Patsy Doolan of the Irish Glass Bottle Social Housing Action Group points out that residents in nearby Ringsend have had to put up with a lot in recent years, including the development of a nearby waste incinerator and sewage treatment works. They will soon have to live with the disruption that building the new homes in Poolbeg will cause. They must get something from this, she argues. "We want affordable homes for people from the area who want to live in the area," Doolan says.

Labour senator Kevin Humphreys, who is from the same area, argues that this payback stretches to all taxpayers. He estimates that they will have to put in around €75 million to ensure that the project works. This includes services and the cost of a bridge connecting the East Link Road and Sir John Rogerson's Quay, needed to facilitate public transport to what will be an entirely new community.

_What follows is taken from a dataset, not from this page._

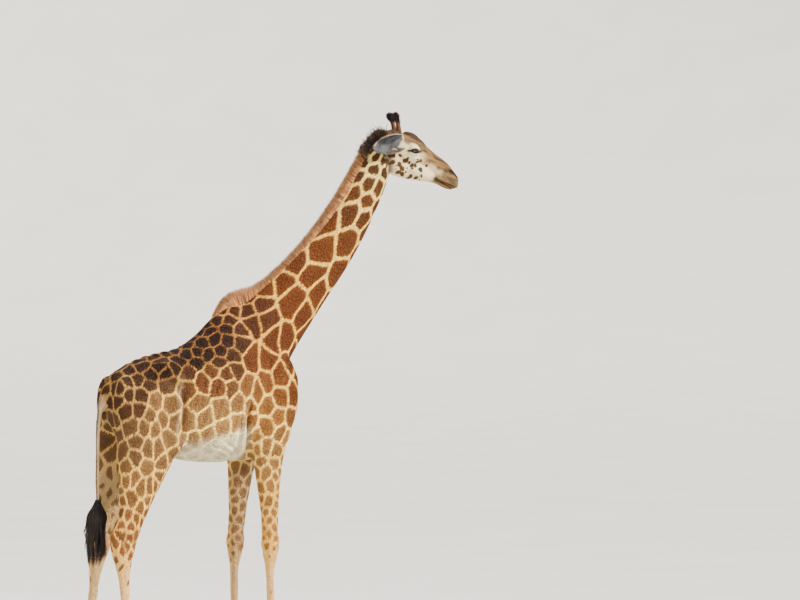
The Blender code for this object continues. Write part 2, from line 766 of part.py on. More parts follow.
def slot_of(name):
    for word, slot in (
        ("claw", "horn"),
        ("eye", "eye"),
        ("switch", "dark_hair"),
        ("mane", "mane"),
        ("jaw", "muzzle"),
    ):
        if word in name:
            return slot
    return "coat"


def main():
    clear_scene()
    body, head = make_whole_body(), make_whole_head()
    parts = {}
    for side, word in ((-1, "right"), (1, "left")):
        parts[f"ossicone_{word}"] = make_ossicone(f"ossicone_{word}", side, head)
        parts[f"ear_{word}"] = make_ear(f"ear_{word}", side, head)
        parts[f"eye_{word}"] = make_eye(f"eye_{word}", side)
    parts["mane"] = make_mane(body, head)
    parts["tail"] = make_tail(body)
    parts["tail_switch"] = make_switch()

    keep_side(head, HEAD_PLANE[0] + HEAD_PLANE[1] * GAP / 2, -HEAD_PLANE[1])
    keep_side(body, HEAD_PLANE[0] - HEAD_PLANE[1] * GAP / 2, HEAD_PLANE[1])
    cut_eye_sockets(head)
    cut_nostrils(head)
    parts["lower_jaw"] = make_jaw(head)
    parts["head"] = keep_largest(head)
    parts["neck"] = part_at(body, NECK_PLANE, "neck")
    parts.update(make_legs(body))
    parts["trunk"] = keep_largest(body)
    finish_parts(parts)


main()
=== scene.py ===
"""A standing giraffe cow, dressed for display: hide, coat, mane, switch, eyes and hooves.

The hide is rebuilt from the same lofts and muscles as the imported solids, on a finer mesh, then modelled
with folds, tendons, lids, nostrils and lips. Its patches are painted on it and its hair is rooted in it.
"""

import math

import bmesh
import bpy
import numpy as np
from bpy.props import FloatProperty, PointerProperty
from mathutils import Matrix, Vector, noise
from mathutils.bvhtree import BVHTree


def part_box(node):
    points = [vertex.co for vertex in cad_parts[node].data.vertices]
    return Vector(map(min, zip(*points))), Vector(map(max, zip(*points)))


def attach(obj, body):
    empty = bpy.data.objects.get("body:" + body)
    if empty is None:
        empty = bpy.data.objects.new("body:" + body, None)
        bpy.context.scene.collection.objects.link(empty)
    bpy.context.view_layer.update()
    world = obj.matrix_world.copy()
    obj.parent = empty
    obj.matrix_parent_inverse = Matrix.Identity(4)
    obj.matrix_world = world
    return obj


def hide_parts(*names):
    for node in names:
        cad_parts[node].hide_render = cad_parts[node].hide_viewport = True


bl_info = {
    "name": "Standing giraffe",
    "version": (1, 0, 0),
    "blender": (4, 5, 0),
    "location": "3D View > Sidebar > Giraffe",
    "description": "Dresses a life-size giraffe model with hide, patches, hair, eyes and hooves",
    "category": "Mesh",
}

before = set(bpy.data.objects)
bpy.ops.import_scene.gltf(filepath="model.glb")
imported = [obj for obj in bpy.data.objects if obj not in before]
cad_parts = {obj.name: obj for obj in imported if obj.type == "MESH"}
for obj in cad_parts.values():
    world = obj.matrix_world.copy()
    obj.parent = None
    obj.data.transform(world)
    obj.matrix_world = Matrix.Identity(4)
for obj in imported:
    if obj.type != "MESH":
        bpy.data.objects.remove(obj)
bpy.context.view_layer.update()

# Carriage of the head: where the poll is, and how the head turns on the neck.
POLL = Vector((1.49, 0.0, 3.735))
HEAD_PITCH = math.radians(26.5)
HEAD_YAW = math.radians(-10)
HEAD_TO_BODY = (
    Matrix.Translation(POLL)
    @ Matrix.Rotation(HEAD_YAW, 4, "Z")
    @ Matrix.Rotation(HEAD_PITCH, 4, "Y")
)

# Trunk: x, top, bottom, half width, and how much narrower the top is than the bottom.
TRUNK = [
    (-0.755, 1.99, 1.86, 0.050, 0.00),
    (-0.720, 2.07, 1.74, 0.120, 0.00),
    (-0.630, 2.14, 1.66, 0.180, 0.05),
    (-0.500, 2.20, 1.60, 0.218, 0.10),
    (-0.350, 2.240, 1.535, 0.245, 0.12),
    (-0.180, 2.275, 1.480, 0.272, 0.12),
    (-0.020, 2.370, 1.458, 0.285, 0.18),
    (0.120, 2.500, 1.458, 0.275, 0.28),
    (0.250, 2.580, 1.470, 0.250, 0.36),
    (0.400, 2.560, 1.490, 0.225, 0.34),
    (0.550, 2.420, 1.560, 0.195, 0.20),
    (0.670, 2.230, 1.690, 0.150, 0.05),
    (0.735, 2.060, 1.810, 0.080, 0.00),
]

# Neck, from inside the trunk to inside the skull: x, z, half depth across the neck, half width.
NECK = [
    (0.340, 2.180, 0.345, 0.190),
    (0.510, 2.370, 0.282, 0.165),
    (0.703, 2.567, 0.234, 0.138),
    (0.885, 2.761, 0.203, 0.116),
    (1.068, 2.963, 0.178, 0.100),
    (1.232, 3.188, 0.155, 0.090),
    (1.348, 3.387, 0.138, 0.082),
    (1.422, 3.545, 0.124, 0.076),
    (1.470, 3.680, 0.096, 0.070),
]

# Legs: x, distance from the midline, z, half depth fore and aft, half width.
FORELEG = [
    (0.500, 0.115, 2.230, 0.120, 0.060),
    (0.530, 0.140, 2.080, 0.165, 0.080),
    (0.520, 0.155, 1.920, 0.190, 0.092),
    (0.475, 0.165, 1.740, 0.185, 0.090),
    (0.454, 0.172, 1.580, 0.145, 0.078),
    (0.447, 0.176, 1.420, 0.112, 0.068),
    (0.446, 0.180, 1.260, 0.090, 0.058),
    (0.447, 0.184, 1.110, 0.073, 0.052),
    (0.447, 0.186, 0.960, 0.065, 0.052),
    (0.446, 0.187, 0.870, 0.065, 0.058),
    (0.444, 0.187, 0.790, 0.054, 0.049),
    (0.440, 0.187, 0.700, 0.037, 0.036),
    (0.440, 0.187, 0.550, 0.034, 0.031),
    (0.443, 0.187, 0.380, 0.035, 0.032),
    (0.447, 0.187, 0.275, 0.043, 0.041),
    (0.453, 0.187, 0.210, 0.050, 0.048),
    (0.472, 0.187, 0.150, 0.050, 0.052),
    (0.497, 0.187, 0.095, 0.066, 0.062),
    (0.507, 0.187, 0.040, 0.068, 0.062),
]
HINDLEG = [
    (-0.480, 0.085, 2.080, 0.150, 0.080),
    (-0.480, 0.120, 1.930, 0.225, 0.112),
    (-0.490, 0.145, 1.760, 0.255, 0.120),
    (-0.512, 0.160, 1.600, 0.240, 0.108),
    (-0.560, 0.168, 1.440, 0.198, 0.088),
    (-0.602, 0.172, 1.300, 0.158, 0.072),
    (-0.640, 0.174, 1.160, 0.119, 0.060),
    (-0.682, 0.175, 1.050, 0.103, 0.055),
    (-0.728, 0.175, 0.950, 0.107, 0.056),
    (-0.742, 0.175, 0.870, 0.094, 0.056),
    (-0.738, 0.175, 0.780, 0.070, 0.046),
    (-0.732, 0.175, 0.680, 0.048, 0.036),
    (-0.722, 0.175, 0.540, 0.039, 0.031),
    (-0.713, 0.175, 0.380, 0.037, 0.031),
    (-0.708, 0.175, 0.275, 0.043, 0.039),
    (-0.700, 0.175, 0.210, 0.049, 0.045),
    (-0.681, 0.175, 0.150, 0.049, 0.049),
    (-0.658, 0.175, 0.095, 0.062, 0.058),
    (-0.648, 0.175, 0.040, 0.064, 0.058),
]
LEGS = {"fore": FORELEG, "hind": HINDLEG}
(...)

He fears those involved could yet go back on the social and affordable homes commitment. Humphreys points out that 30 social homes earmarked for the nearby Capital Dock development have been moved out to the suburbs. “We have got this commitment,” he says. “But it will not be until they start to get the keys in their hands that the local community will believe that it is being delivered.”

Doolan though warns that there will be trouble if the promise is not kept. Along with everything else, she recalls that the job losses that resulted from the glass bottle factory closure hit virtually every family in her community. “That land owes us something,” she said.

It also owes taxpayers a fortune but that money will never be seen.